Corporate tax departments manage and process large volumes of data, but that data typically is leveraged only in core compliance processes — generating tax filings and returns, and accounting for transaction taxes, income taxes, and transfer pricing.
If the use of all that data is limited to that compliance function, it’s a missed opportunity. More and more industries are fine-tuning the ways they use data to inform everything from everyday tactical marketing decisions to the most mission-critical strategic initiatives. Leaders now speak of building a culture of data-driven decision-making, replacing a long-time reliance on gut feelings, experience, habit, and anecdote across their organizations.
Recognition of the importance of data in corporate decision-making is growing, but there’s also a lack of concrete execution. In a recent EY survey, 81% of respondents agreed that data should be at the heart of decision-making, but only 31% had significantly restructured their operations to better enable it.
The tax function — sitting as it does on top of so much data about the company’s processes, finances, and operations — should be in an excellent position to leverage new analytical tools to mine that data in order to generate insights and make predictions about future outcomes.
Data, combined with the right tools and subject-matter expertise, allows tax practitioners to pivot from a backward-looking perspective (compliance) to a forward-looking, more prescriptive stance. It’s a powerful shift from “What have we done?” to “What should we do next?” Making that pivot enhances the value and the profile of the corporate tax function within the organization.
Tax analytics: What is it & how is it used?
Tax analytics is nothing more than the use of data to gather insights that are valuable to the organization and to make predictions about future actions or scenarios. Here are five ways tax analytics can help answer some of the biggest strategic questions facing corporations today:
Visualization & analytics: What’s our current situation?
Analytics tools can be used to create dashboards and other visualizations that can be designed to enable users to slice the data different ways. For example, one application might give a quick visual overview of the key metrics related to a firm’s indirect tax position, updated in real time as new data comes in. Visualizations also can provide easy ways for end-users to explore data by drilling down on specific jurisdictions or lines of business, or even down to specific individual transactions.
Issue identification & validation: Do we have a problem?
Data analytics, by normalizing and centralizing all sources of tax data, allows tax professionals to spot anomalies and problem areas. Parameters and alerts can be set to bring immediate attention to issues that might otherwise be overlooked and go unaddressed.
Inquiries & insights: What if we tried something different?
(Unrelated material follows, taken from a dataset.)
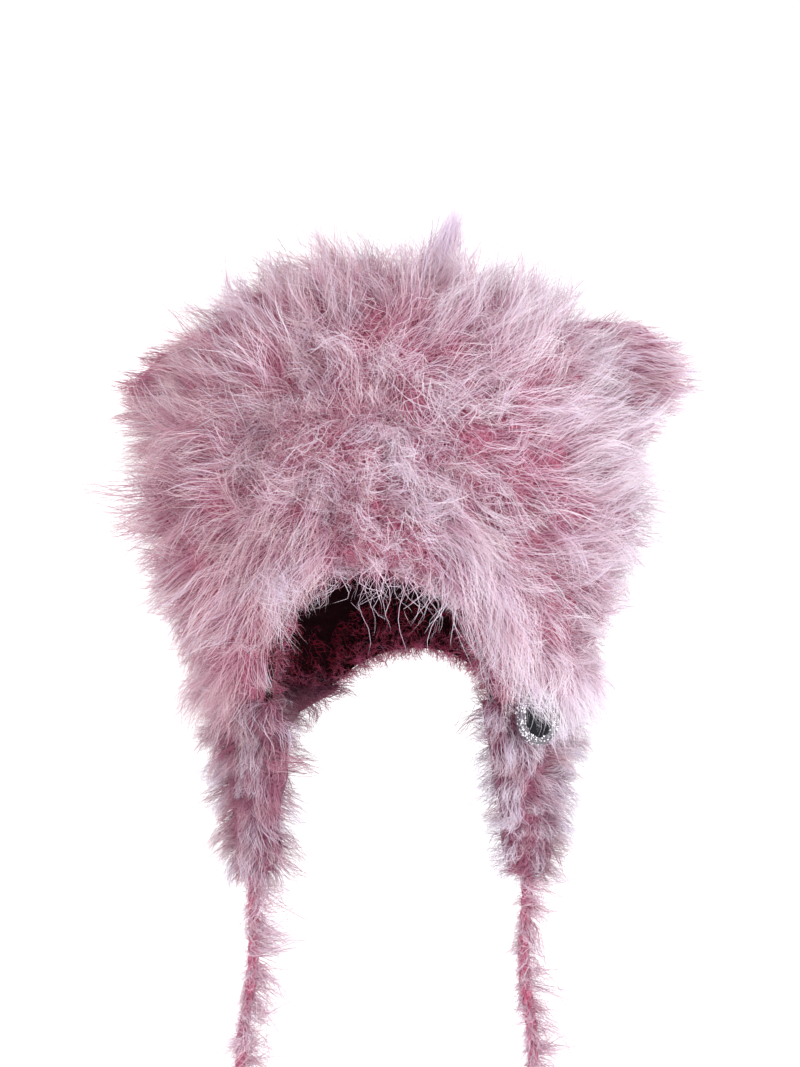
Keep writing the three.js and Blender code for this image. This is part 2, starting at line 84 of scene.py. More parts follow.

Tax analytics can help tax leaders effectively respond to inquiries from management and to proactively suggest measures that could improve the tax situation. When it comes to indirect tax, for example, querying the data can answer questions about effective tax rates, broken down by:
- entity, company, and jurisdiction;
- top transactions by gross and taxable amount; and
- percentage of exempt or non-taxable lines.
Analytics also can answer questions about past strategic or tactical moves: How did our recent push to reduce inventory change our tax position?
Where analytics really add value, however, is in answering questions about the future. This is where tax professionals can support teams that may be contemplating new business strategies. How will each of the proposed new directions influence effective tax rates as revenues, expenses, and currency fluctuations change the company’s tax liability picture?
Comparatives: What’s performing better, and why?
Analytics can identify and help shed light on differences in tax results for different business units, regions, and jurisdictions. It can identify key performance indicators (KPIs) and track performance over time.
Management reporting: How can we elevate the importance of tax data in the organization?
Ultimately, one of the most valuable aspects of tax analytics to tax professionals is that it illustrates to management the value of the data the organization holds. The knowledge also helps build support for the analytics tools needed to leverage the data.
Prerequisites for a tax analytics program
It all starts with data — and the analytics tools needed to manage all that data should ideally do two things well.
First, the tools must compile data from disparate sources into a single platform, normalize and clean up that data in an automated way, and have the capability to work with both structured and non-structured data. That is not just rows and columns, but also text and regulatory data from both inside and outside the company.
Second, the tools must have sufficiently robust and easy-to use applications to ensure that using and communicating the data — and its significance — can be accomplished quickly and clearly.
Not to be overlooked is the question of talent. Tax departments need tax analysts who can work with and manipulate the data, as well as data analysts who really understand how it should be managed and how to extract insights from it. Effective use of analytics will require tax teams to become more multi-disciplinary in their outlook, adding an analytics and data mindset to their tax compliance expertise.
Threats & challenges
As with most business activities involving data, if you are standing still, you are falling behind. Every function in today’s organizations are becoming more data-driven, and it takes the right tools and people to fully extract the value that lies in an organization’s tax data.
Finally, another important reason to adopt analytics: Regulators are using it! Tax authorities are using tax filing data and other third-party data about taxpaying organizations to extract their own insights and to look for enforcement opportunities.
A robust tax analytics program can keep corporate tax professionals one step ahead of the regulators.